As I mentioned in “Something’s Different” (5/7/12), there
are still a number of sitcoms written in the traditional manner – filmed in
front of audience, with broad storylines, and structured in modular,
set-up-punchline formulation – I generally don’t watch them, for cheesiness and
taste reasons – but I know they’re still doing them, and, in fact, those shows,
like The Big Bang Theory, remain the
highest rated comedies of all.
It’s the others I was talking about – using, as examples, NBC’s Thursday night line-up – Community, 30 Rock, The Office and Parks And Recreation.
These series are indisputably not intellectually
challenged. They seem to have thought behind them, a conceptual
intention.
The stories are carefully constructed; they rarely leave me
scratching my head, dumbfounded by inconsistencies, or gaping potholes in the
narrative. Though I can still see myself
working as a consultant, offering suggestions to improve the storytelling, with
these shows, I would honestly have very little to tell them.
The shows are skillfully done. They just don’t very often make me laugh.
Which brings me to the issue of “character”, which a number
of my commenters weighed in on after reading “Something’s Different” (5/7/12). It is, in fact, these comments that led me to
follow up today.
Traditionally, “characters” in sitcoms has meant familiar
prototypes, character who, allowing for comedic exaggeration without going
overboard, resemble people like us, or like people we know. We watch, to a substantial degree, because we
identify with those characters.
As an example of the way characters are delineated today, I offered a line from 30 Rock, where, reacting to the Tiny Fey
character’s expression, the Tracy Morgan character observes,
“You have the look on
your face my wife has when I tell her I’m going to retire and move into a
lighthouse.”
Writer and blogger-extraordinaire Ken Levine comments that
this line is not “character based”, because there is no way the Tracy Jordan
character would actually say that to his wife.
Decries Ken:
“To me it’s the
opposite of character comedy. It’s
sacrificing your character to get a laugh.”

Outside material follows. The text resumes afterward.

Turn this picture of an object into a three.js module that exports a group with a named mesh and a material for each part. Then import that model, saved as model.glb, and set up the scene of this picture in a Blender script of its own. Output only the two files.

Commenter “Keith” disagrees.
“Strange, because I do
think of Tracy saying that to his wife, and that’s what I think is funny. His character, to me, is a five year old in a
man’s body, who also happens to wield enormous power.”
So there you have it.
Ken insists that Tracy’s joke obliterates character the way “rock
crushes scissors.” Keith argues that the
joke reflects character.
What do I say?
I say – as I
usually do, it’s a little bit of both. I
believe, from the 30 Rock stylistic
standpoint – portraying the “nightmare” version of reality – the joke, in fact, does reflect character.

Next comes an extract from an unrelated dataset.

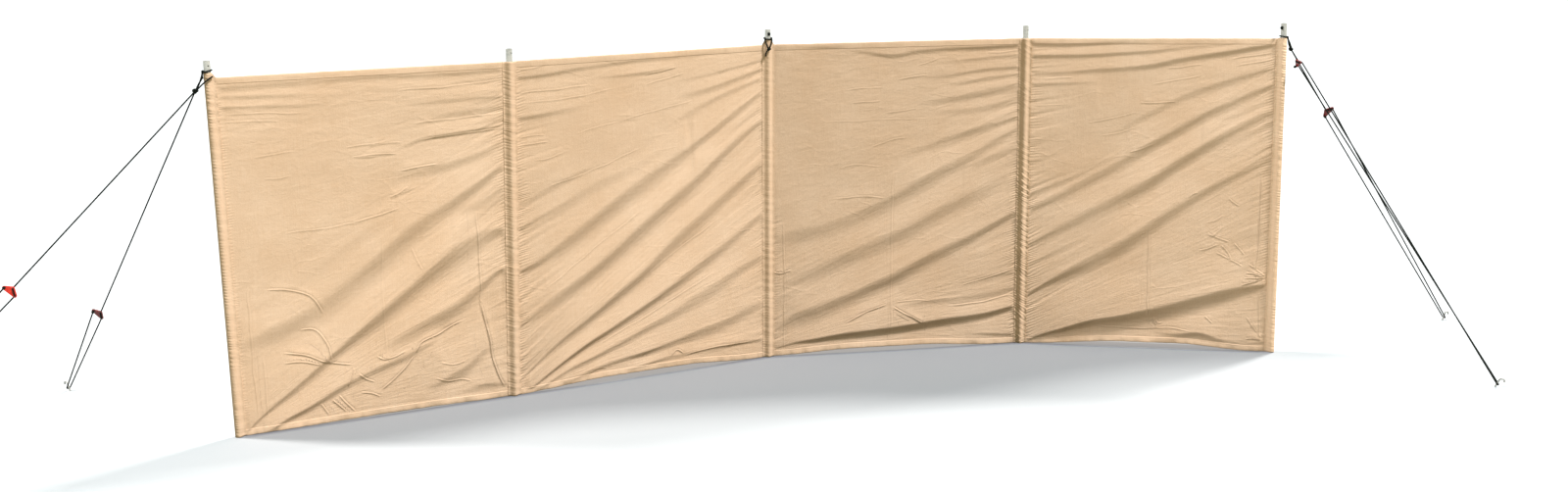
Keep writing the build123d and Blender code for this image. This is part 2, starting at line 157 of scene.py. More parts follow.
# ============================================================ folds of each bay
# A fold is where the cloth falls back under a crest. Each of its places gives the share along the
# bay, the share of the height, how tall the fall is in millimetres, and how steep.
FOLDS = (
    (   # left end bay: fans out of the low left corner
        ((.03, .012, 14, .42), (.10, .055, 20, .46), (.20, .108, 38, .40), (.30, .168, 48, .40),
         (.40, .228, 60, .40), (.50, .283, 78, .38), (.60, .340, 90, .36), (.70, .398, 105, .33),
         (.80, .452, 120, .27), (.90, .490, 90, .22), (.98, .510, 34, .30)),
        ((.11, .003, 16, .36), (.15, .020, 22, .40), (.25, .050, 32, .42), (.35, .088, 36, .40),
         (.42, .112, 34, .32), (.50, .135, 38, .27), (.60, .163, 34, .28), (.67, .188, 24, .20),
         (.74, .215, 20, 0)),
        ((.50, .180, 50, 0), (.60, .222, 70, .18), (.70, .258, 80, .25), (.80, .295, 84, .27),
         (.88, .343, 66, .27), (.94, .382, 34, .36), (.98, .396, 18, .45)),
        ((.03, .250, 40, .06), (.10, .272, 80, .14), (.20, .292, 100, .15), (.30, .328, 110, .16),
         (.40, .378, 115, .19), (.50, .437, 120, .22), (.60, .500, 120, .21), (.70, .556, 96, .22),
         (.80, .604, 76, .25), (.90, .657, 58, .24), (.98, .706, 32, .20)),
        ((.10, .360, 40, .05), (.30, .445, 60, .05), (.50, .550, 60, .06), (.62, .600, 60, 0)),
        ((.55, .690, 40, 0), (.65, .697, 44, .12), (.80, .714, 44, .17), (.90, .738, 40, .16),
         (.98, .768, 28, .12)),
        ((.78, .560, 40, 0), (.88, .590, 44, .15), (.98, .640, 26, .22)),
        ((.60, .770, 20, 0), (.68, .791, 16, .22), (.80, .804, 18, .26), (.98, .815, 16, .20)),
        ((.70, .850, 26, 0), (.82, .862, 30, .17), (.98, .872, 26, .15)),
        ((.60, .893, 18, 0), (.75, .897, 20, .15), (.98, .902, 18, .18)),
        ((.04, .966, 26, .20), (.25, .971, 26, .16), (.50, .976, 22, .16), (.75, .972, 20, .20),
         (.98, .975, 18, .18)),
        ((.02, .946, 20, .24), (.20, .940, 20, .16), (.40, .935, 20, 0)),
        ((.02, .918, 16, .22), (.20, .913, 16, .18), (.45, .908, 16, 0)),
        ((.66, .050, 30, 0), (.74, .072, 46, .20), (.82, .100, 60, .24), (.88, .140, 50, .14),
         (.92, .170, 40, 0)),
        ((.80, .030, 20, 0), (.88, .042, 24, .24), (.96, .038, 20, .18)),
    ),
    (   # left inner bay: long diagonals from the left pole to the top of the middle one
        ((.02, .372, 16, .40), (.10, .400, 44, .22), (.20, .446, 84, .20), (.30, .498, 96, .21),
         (.40, .552, 100, .21), (.50, .602, 96, .21), (.60, .652, 76, .23), (.70, .703, 56, .26),
         (.80, .757, 50, .24), (.90, .812, 44, .20), (.98, .852, 26, .16)),
        ((.02, .205, 24, .12), (.10, .245, 60, .13), (.20, .295, 76, .22), (.30, .346, 82, .30),
         (.40, .404, 88, .28), (.50, .466, 100, .29), (.60, .530, 92, .29), (.70, .590, 80, .27),
         (.80, .660, 64, .27), (.90, .726, 44, .24), (.98, .768, 26, .26)),
        ((.03, .062, 22, .20), (.10, .100, 36, .22), (.20, .153, 48, .28), (.30, .204, 58, .34),
         (.40, .264, 70, .34), (.50, .326, 80, .32), (.60, .396, 88, .28), (.70, .455, 92, .25),
         (.80, .520, 76, .22), (.90, .580, 62, .20), (.98, .632, 34, .14)),
        ((.07, .014, 14, .40), (.12, .040, 20, .50), (.20, .079, 30, .52), (.30, .124, 38, .50),
         (.40, .167, 42, .46), (.50, .211, 50, .42), (.60, .261, 62, .34), (.70, .312, 70, .31),
         (.80, .366, 62, .25), (.90, .424, 54, .20), (.98, .470, 30, .24)),
        ((.10, .008, 10, .30), (.20, .044, 24, .30), (.30, .067, 32, .32), (.40, .099, 36, .26),
         (.50, .136, 46, .22), (.60, .172, 60, .18), (.70, .212, 78, .16), (.80, .255, 76, .15),
         (.90, .304, 60, .13), (.98, .335, 34, .10)),
        ((.20, .008, 12, .24), (.30, .030, 26, .30), (.40, .046, 26, .26), (.50, .058, 32, .42),
         (.60, .073, 38, .30), (.70, .094, 56, .26), (.80, .118, 64, .22), (.90, .152, 66, .16),
         (.98, .172, 34, .10)),
        ((.44, .012, 14, .10), (.52, .022, 18, .36), (.60, .030, 20, .22), (.75, .040, 20, .22),
         (.88, .055, 20, .36), (.97, .060, 16, .22)),
        ((.02, .500, 24, .22), (.10, .528, 44, .13), (.20, .562, 60, .12), (.30, .606, 60, .12),
         (.45, .650, 50, .08), (.60, .715, 40, 0)),
        ((.02, .572, 22, .14), (.12, .610, 34, .15), (.22, .645, 34, .12), (.35, .690, 30, 0)),
        ((.55, .755, 30, 0), (.66, .800, 36, .10), (.76, .838, 30, .14), (.88, .872, 24, .18),
         (.98, .895, 18, .16)),
        ((.62, .860, 22, 0), (.72, .868, 34, .14), (.85, .893, 32, .22), (.98, .925, 20, .22)),
        ((.60, .905, 16, 0), (.75, .918, 16, .16), (.98, .955, 16, .24)),
        ((.66, .700, 20, 0), (.78, .705, 22, .06), (.90, .770, 24, .16), (.98, .808, 18, .20)),
        ((.02, .832, 20, .26), (.15, .842, 24, .16), (.30, .856, 20, 0)),
        ((.02, .948, 16, .30), (.15, .955, 20, .26), (.30, .968, 20, .16), (.45, .977, 18, .24),
         (.70, .982, 16, .10), (.85, .985, 14, 0)),
        ((.30, .934, 12, 0), (.42, .936, 16, .20), (.52, .940, 16, .24), (.66, .953, 12, 0)),
    ),
    (   # right inner bay: smooth high on the left, a deep fold low down
        ((.03, .024, 10, .30), (.10, .037, 16, .44), (.20, .040, 24, .58), (.30, .046, 30, .66),
         (.40, .052, 34, .66), (.50, .059, 38, .60), (.60, .068, 42, .54), (.70, .080, 46, .50),
         (.80, .092, 46, .50), (.90, .107, 38, .52), (.98, .121, 26, .52)),
        ((.03, .085, 30, .06), (.10, .112, 84, .20), (.20, .132, 96, .23), (.30, .166, 82, .26),
         (.40, .203, 78, .28), (.50, .237, 82, .31), (.60, .281, 78, .28), (.70, .323, 72, .28),
         (.80, .360, 54, .29), (.90, .404, 46, .26), (.98, .442, 26, .30)),
        ((.05, .235, 30, 0), (.12, .248, 60, .12), (.20, .272, 84, .16), (.30, .308, 90, .17),
         (.40, .340, 92, .17), (.50, .370, 92, .20), (.60, .412, 96, .18), (.70, .458, 90, .17),
         (.80, .497, 84, .14), (.92, .545, 60, .05)),
        ((.04, .380, 40, .08), (.12, .392, 80, .12), (.20, .400, 84, .12), (.30, .427, 84, .15),
         (.40, .460, 82, .20), (.50, .500, 84, .22), (.60, .545, 88, .21), (.70, .588, 76, .21),
         (.80, .628, 60, .21), (.90, .676, 48, .19), (.98, .710, 28, .20)),
        ((.76, .580, 30, 0), (.84, .612, 40, .16), (.98, .652, 28, .16)),
        ((.45, .625, 36, 0), (.58, .654, 46, .10), (.70, .682, 50, .16), (.80, .706, 46, .20),
         (.90, .728, 36, .18), (.98, .747, 26, .20)),
        ((.56, .803, 24, 0), (.66, .806, 34, .14), (.80, .822, 42, .22), (.90, .838, 40, .20),
         (.98, .852, 28, .16)),
        ((.68, .856, 20, 0), (.80, .868, 26, .18), (.98, .889, 22, .20)),
        ((.55, .884, 12, 0), (.70, .890, 18, .18), (.85, .902, 20, .26), (.98, .908, 18, .28)),
        ((.60, .765, 24, 0), (.75, .775, 30, .10), (.98, .800, 24, .13)),
        ((.30, .977, 12, 0), (.38, .966, 18, .18), (.48, .956, 22, .28), (.58, .965, 22, .26),
         (.70, .970, 24, .34), (.85, .972, 24, .42), (.98, .976, 20, .42)),
        ((.62, .930, 14, 0), (.74, .935, 16, .16), (.98, .945, 16, .22)),
        ((.50, .130, 20, 0), (.60, .142, 26, .16), (.75, .152, 30, .16), (.90, .170, 28, .22),
         (.98, .186, 18, .26)),
        ((.70, .205, 30, 0), (.82, .216, 36, .08), (.98, .240, 22, .22)),
        ((.78, .036, 16, 0), (.88, .033, 20, .26), (.98, .026, 18, .26)),
        ((.10, .985, 10, 0), (.20, .988, 14, .20), (.32, .985, 10, 0)),
    ),
    (   # right end bay: long diagonals, and one deep fold low down
        ((.02, .008, 10, .40), (.10, .030, 18, .70), (.20, .048, 34, .72), (.30, .064, 50, .66),
         (.40, .076, 62, .58), (.50, .092, 76, .46), (.60, .114, 84, .40), (.70, .142, 90, .38),
         (.80, .174, 78, .38), (.90, .201, 46, .44), (.98, .216, 20, .52)),
        ((.02, .158, 16, .36), (.10, .200, 34, .32), (.20, .240, 62, .28), (.30, .281, 88, .21),
         (.40, .328, 92, .24), (.50, .388, 84, .27), (.60, .448, 72, .25), (.70, .500, 54, .25),
         (.80, .548, 50, .23), (.90, .598, 42, .20), (.98, .634, 28, .22)),
        ((.02, .325, 24, .16), (.10, .360, 56, .15), (.20, .402, 76, .16), (.30, .446, 84, .18),
         (.40, .488, 86, .20), (.50, .536, 84, .27), (.60, .594, 76, .27), (.70, .648, 64, .26),
         (.80, .698, 54, .26), (.90, .744, 42, .22), (.98, .776, 28, .18)),
        ((.02, .446, 20, .28), (.10, .474, 40, .20), (.20, .515, 56, .20), (.30, .560, 66, .19),
         (.40, .606, 66, .20), (.50, .655, 64, .26), (.60, .703, 58, .26), (.70, .750, 52, .26),
         (.80, .789, 44, .26), (.90, .828, 36, .23), (.98, .858, 22, .24)),
        ((.02, .492, 16, .12), (.10, .516, 26, .13), (.20, .552, 30, .14), (.32, .606, 30, .12),
         (.42, .650, 26, 0)),
        ((.35, .700, 26, 0), (.45, .742, 34, .12), (.55, .782, 38, .15), (.65, .822, 42, .17),
         (.75, .850, 44, .19), (.85, .875, 38, .19), (.98, .908, 22, .22)),
        ((.02, .255, 18, .20), (.12, .300, 26, .16), (.22, .342, 26, .10), (.32, .380, 24, 0)),
        ((.02, .890, 20, .20), (.15, .891, 24, .20), (.30, .899, 24, .22), (.40, .905, 24, .26),
         (.50, .915, 28, .30), (.60, .930, 30, .30), (.70, .944, 28, .34), (.80, .957, 24, .42),
         (.90, .971, 20, .48), (.98, .982, 16, .44)),
        ((.02, .943, 18, .30), (.20, .945, 20, .28), (.40, .952, 20, .26), (.55, .962, 20, .20),
         (.75, .978, 16, .14), (.90, .988, 12, 0)),
        ((.02, .980, 16, .36), (.20, .981, 16, .32), (.40, .986, 14, .18), (.55, .990, 10, 0)),
        ((.02, .851, 16, .20), (.15, .855, 18, .20), (.30, .861, 16, 0)),
        ((.54, .030, 16, 0), (.64, .028, 24, .26), (.72, .036, 26, .40), (.80, .024, 24, .24),
         (.88, .022, 18, .10), (.97, .028, 16, .22)),
        ((.72, .300, 40, 0), (.84, .345, 60, .06), (.98, .400, 40, .05)),
        ((.70, .745, 20, 0), (.82, .752, 22, .10), (.98, .812, 18, .20)),
    ),
)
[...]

The thing is, that character, in its hyper-exaggeration, and
complete lack of self-awareness, is not, within light years, close to any
character I have ever personally run into.
You create a character – the man-child baby, a comedic
prototype that has walked the sitcom firmament from “Fibber” McGee to Larry
David – but you push it to a bizarre, surrealistic extreme.
Question: “Is that
still really a character?”
Not one I would
recognize.
But what difference does it make? Maybe that’s part of what the “new” comedy is
all about. Maybe, for the purposes of
laugh-inducement, insight and cultural commentary, the concept of “character”
has been re-designed, transforming comedic prototypes into helium-filled Macy’s Parade balloons, because the traditional
portrayal of “realistic characters” has outlived its entertainment value, and
become ho-hum.
This is not necessarily a shande (a shameful embarrassment) for the neighborhood, though there
will inevitably be better and inferior examples. What’s not particularly illuminating, it
seems to me, is to evaluate this approach by the discarded standards of an
earlier era.
That’s all I wanted to tell you.
Except have a nice day.
2 comments:
Uh-oh. My comment gets a spotlight from Earl and it's when I disagree with the accomplished and "knows what he's talking about" Ken Levine :)
I agree that the characters we're referring to are surreal. I think it comes from the success of cartoons (and puppets), who can get away with a lot more than humans can. Maybe seeing Tracy Jordan as more cartoon than human has allowed me to be more accepting of him.
Dear Mr. Pomerantz; is surrealism a unifying characteristic of comedy?